Narratives are the machinery of thought, the engines of enterprise, the architects of defense and first responders to threats.

Every minute of every hour of every day we’re bombarded by a steady stream of information with which we must keep up, sort, discard and assemble. We do that with what we call language.

Words, sentences, syntax, tenses and structure all combine to give us the power to communicate. They file thought in minute bits of energy that dance within our craniums like electrons in an atom.

And what do we use this deluge of information? We tell stories. We build stories from these bits of energy stuffed into crevices of our cerebrum.

We use these stories tell us why things happen; or why they don’t. We file them as memories for call-up when needed. They help us catagorize events and teach us how to behave. They give us religion and create rationales for war. They record history and its lessons, and even attempt to foretell our future.

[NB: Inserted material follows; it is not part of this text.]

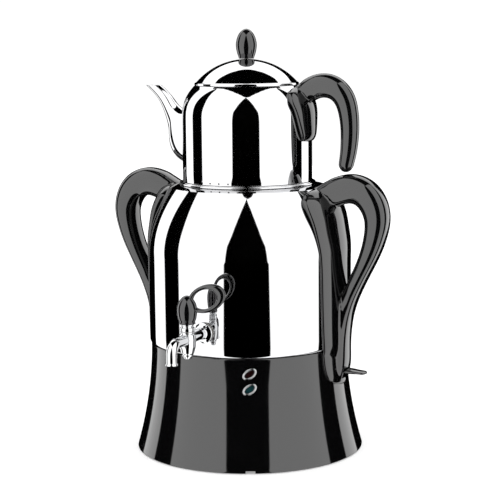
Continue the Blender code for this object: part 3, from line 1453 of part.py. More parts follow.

“… it is a tale told by an idiot, full of sound and fury, signifying nothing”

Stories give us the single most important gift of life, the one most responsible for our success as a species … the ability to communicate in meaningful ways. With this ability we band together in communal efforts to insure our survival, and it’s worked surprisingly well so far, as our dominion over all other big animals on earth proves.

Stories, from the simple like “You go there. Chase antelope. I hit with club;” to the complicated like Darwin’s “On the Origin of Species;” to the sublime like Shakespeare’s “Shall I compare thee to a summer’s day?” help us get through our days, weeks, months and years.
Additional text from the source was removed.